● **WHAT TO PRODUCE**
Pull out every line with the word "joints".

● **EXTRACTED ENTRIES**
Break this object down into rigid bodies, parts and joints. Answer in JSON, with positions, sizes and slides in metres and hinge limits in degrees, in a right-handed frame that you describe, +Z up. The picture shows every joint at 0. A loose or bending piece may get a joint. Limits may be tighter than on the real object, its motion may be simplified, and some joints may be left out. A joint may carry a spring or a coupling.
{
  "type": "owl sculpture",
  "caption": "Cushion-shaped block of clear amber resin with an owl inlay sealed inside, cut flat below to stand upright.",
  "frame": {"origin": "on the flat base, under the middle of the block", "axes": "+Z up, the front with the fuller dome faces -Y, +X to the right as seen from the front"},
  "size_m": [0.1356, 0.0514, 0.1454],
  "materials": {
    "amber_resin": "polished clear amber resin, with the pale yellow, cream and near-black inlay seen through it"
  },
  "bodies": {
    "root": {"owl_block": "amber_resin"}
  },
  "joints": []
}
...
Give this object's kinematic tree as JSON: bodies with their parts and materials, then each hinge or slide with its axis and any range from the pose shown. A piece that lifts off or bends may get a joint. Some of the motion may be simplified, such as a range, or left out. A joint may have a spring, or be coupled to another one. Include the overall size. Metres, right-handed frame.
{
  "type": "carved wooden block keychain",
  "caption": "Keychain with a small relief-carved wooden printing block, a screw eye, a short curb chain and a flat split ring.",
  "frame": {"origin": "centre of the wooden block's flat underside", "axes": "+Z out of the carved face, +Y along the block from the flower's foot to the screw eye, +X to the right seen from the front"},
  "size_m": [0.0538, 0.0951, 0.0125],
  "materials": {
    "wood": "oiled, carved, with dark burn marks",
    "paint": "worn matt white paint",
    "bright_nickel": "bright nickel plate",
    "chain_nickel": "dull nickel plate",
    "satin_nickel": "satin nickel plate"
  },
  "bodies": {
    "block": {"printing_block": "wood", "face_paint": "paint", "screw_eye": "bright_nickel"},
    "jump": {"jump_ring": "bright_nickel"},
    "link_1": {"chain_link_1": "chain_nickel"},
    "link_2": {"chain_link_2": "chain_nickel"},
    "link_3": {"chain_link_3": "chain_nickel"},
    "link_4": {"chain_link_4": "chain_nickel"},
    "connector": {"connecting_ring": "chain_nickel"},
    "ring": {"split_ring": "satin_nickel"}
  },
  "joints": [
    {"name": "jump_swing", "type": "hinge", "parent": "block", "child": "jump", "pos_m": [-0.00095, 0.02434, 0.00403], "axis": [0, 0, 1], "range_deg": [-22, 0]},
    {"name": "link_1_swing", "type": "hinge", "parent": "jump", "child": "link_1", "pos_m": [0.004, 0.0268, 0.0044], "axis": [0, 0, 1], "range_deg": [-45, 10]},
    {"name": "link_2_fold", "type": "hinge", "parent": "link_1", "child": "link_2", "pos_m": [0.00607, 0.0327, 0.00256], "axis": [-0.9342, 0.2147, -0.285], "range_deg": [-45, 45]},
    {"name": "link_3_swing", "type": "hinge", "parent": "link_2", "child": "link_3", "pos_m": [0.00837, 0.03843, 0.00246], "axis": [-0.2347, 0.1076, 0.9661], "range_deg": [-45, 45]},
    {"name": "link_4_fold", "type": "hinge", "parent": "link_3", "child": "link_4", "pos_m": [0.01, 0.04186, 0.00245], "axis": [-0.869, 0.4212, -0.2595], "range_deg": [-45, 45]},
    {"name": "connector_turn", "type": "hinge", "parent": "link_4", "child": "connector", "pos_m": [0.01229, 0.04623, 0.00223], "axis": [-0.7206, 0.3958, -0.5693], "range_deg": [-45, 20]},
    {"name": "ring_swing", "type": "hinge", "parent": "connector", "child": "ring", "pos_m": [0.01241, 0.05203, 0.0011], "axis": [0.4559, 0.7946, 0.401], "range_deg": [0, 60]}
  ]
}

● **RESULT OF THE TASK**
Break this object down into rigid bodies, parts and joints. Answer in JSON, with positions, sizes and slides in metres and hinge limits in degrees, in a right-handed frame that you describe, +Z up. The picture shows every joint at 0. A loose or bending piece may get a joint. Limits may be tighter than on the real object, its motion may be simplified, and some joints may be left out. A joint may carry a spring or a coupling.
  "joints": []
  "joints": [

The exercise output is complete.